-- Start of Provided data --

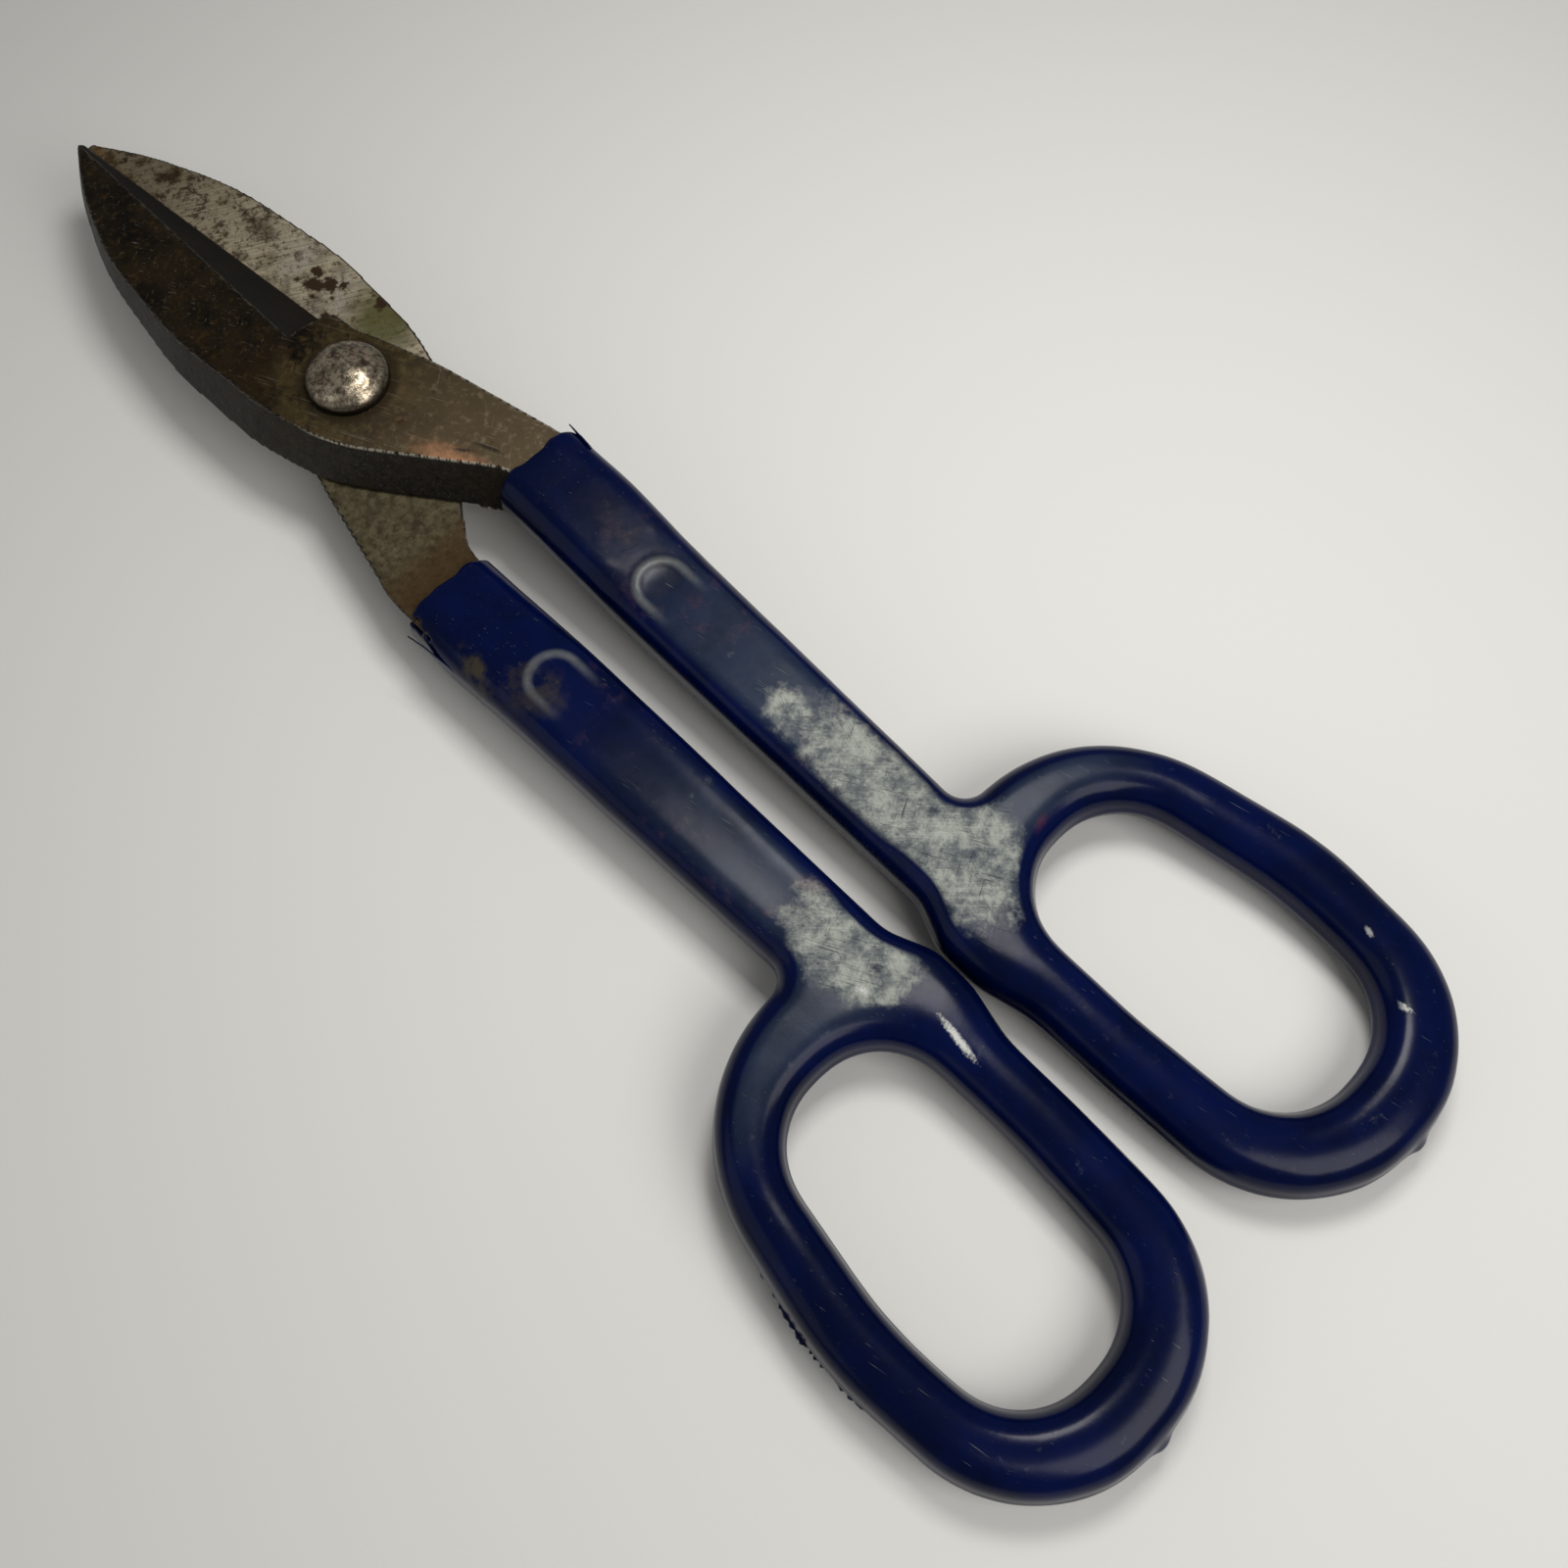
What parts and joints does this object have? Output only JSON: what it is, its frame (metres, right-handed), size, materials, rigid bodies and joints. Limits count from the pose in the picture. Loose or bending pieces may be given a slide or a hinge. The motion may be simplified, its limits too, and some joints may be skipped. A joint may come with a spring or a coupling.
{
  "type": "tin snips",
  "caption": "Straight-pattern tin snips: crossed forged halves on a domed pivot bolt, with vinyl-dipped loop handles.",
  "frame": {"origin": "centre of the pivot bolt's tail end face, on the pivot axis", "axes": "+Z along the pivot axis towards the domed head, +X from the pivot to the blade tips, +Y towards the lower handle"},
  "size_m": [0.3203, 0.1192, 0.0311],
  "materials": {
    "forged_steel": "worn and rust-flecked",
    "dip_vinyl": "satin, scuffed",
    "bolt_steel": "mottled",
    "nut_steel": "zinc, dulled",
    "nylon": "matt"
  },
  "bodies": {
    "lower_half": {"lower_forging": "forged_steel", "lower_grip": "dip_vinyl"},
    "upper_half": {"upper_forging": "forged_steel", "upper_grip": "dip_vinyl", "pivot_bolt": "bolt_steel", "thrust_washer": "nut_steel", "pivot_nut": "nut_steel", "nut_lock_ring": "nylon"}
  },
  "joints": [
    {"name": "pivot", "type": "hinge", "parent": "lower_half", "child": "upper_half", "pos_m": [0, 0, 0.01723], "axis": [0, 0, 1], "range_deg": [0, 40]}
  ]
}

-- End of Provided data --

■ Exercise aim
Extract the complete listing above, reproducing each line exactly.

■ Answer
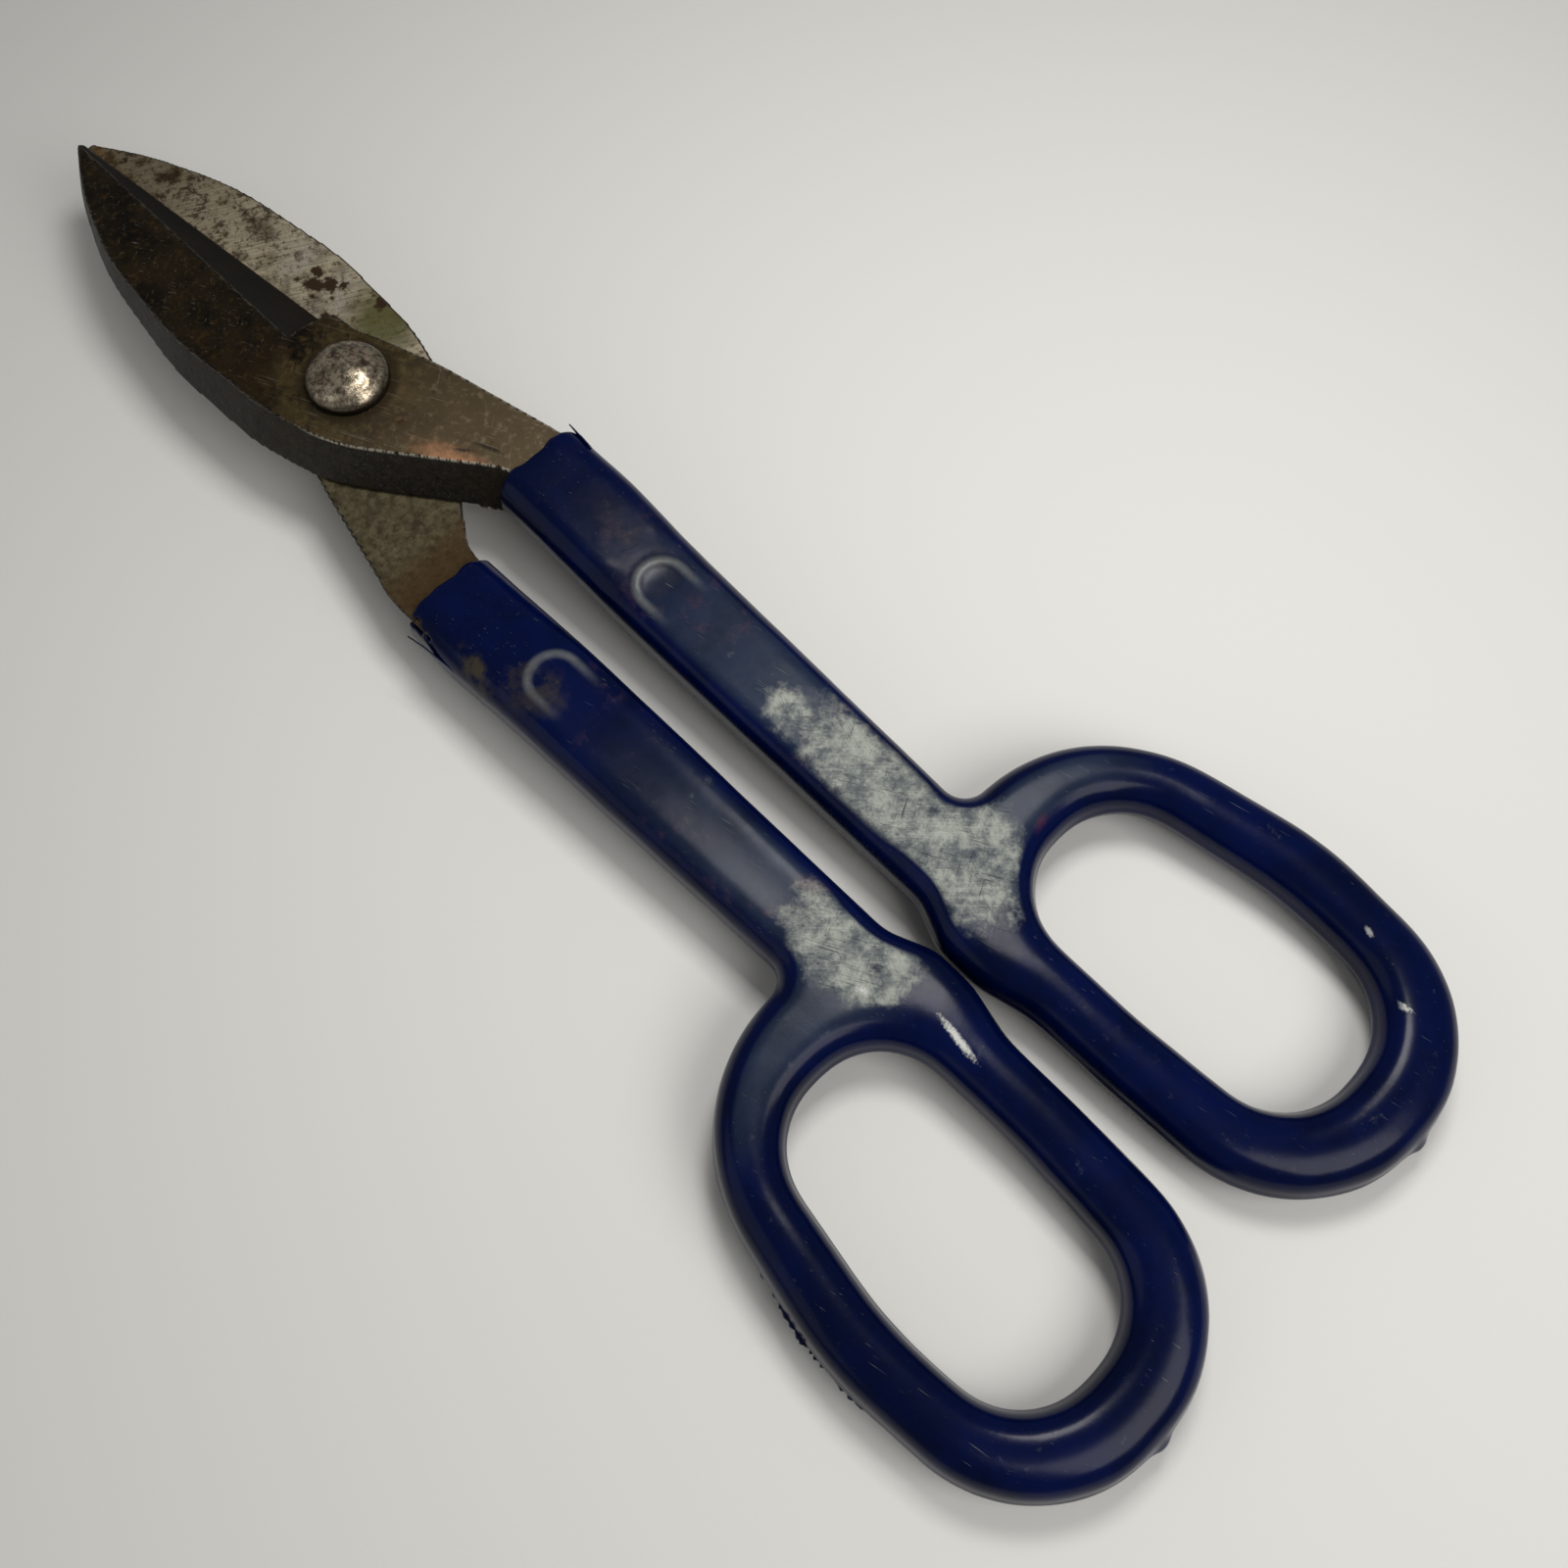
What parts and joints does this object have? Output only JSON: what it is, its frame (metres, right-handed), size, materials, rigid bodies and joints. Limits count from the pose in the picture. Loose or bending pieces may be given a slide or a hinge. The motion may be simplified, its limits too, and some joints may be skipped. A joint may come with a spring or a coupling.
{
  "type": "tin snips",
  "caption": "Straight-pattern tin snips: crossed forged halves on a domed pivot bolt, with vinyl-dipped loop handles.",
  "frame": {"origin": "centre of the pivot bolt's tail end face, on the pivot axis", "axes": "+Z along the pivot axis towards the domed head, +X from the pivot to the blade tips, +Y towards the lower handle"},
  "size_m": [0.3203, 0.1192, 0.0311],
  "materials": {
    "forged_steel": "worn and rust-flecked",
    "dip_vinyl": "satin, scuffed",
    "bolt_steel": "mottled",
    "nut_steel": "zinc, dulled",
    "nylon": "matt"
  },
  "bodies": {
    "lower_half": {"lower_forging": "forged_steel", "lower_grip": "dip_vinyl"},
    "upper_half": {"upper_forging": "forged_steel", "upper_grip": "dip_vinyl", "pivot_bolt": "bolt_steel", "thrust_washer": "nut_steel", "pivot_nut": "nut_steel", "nut_lock_ring": "nylon"}
  },
  "joints": [
    {"name": "pivot", "type": "hinge", "parent": "lower_half", "child": "upper_half", "pos_m": [0, 0, 0.01723], "axis": [0, 0, 1], "range_deg": [0, 40]}
  ]
}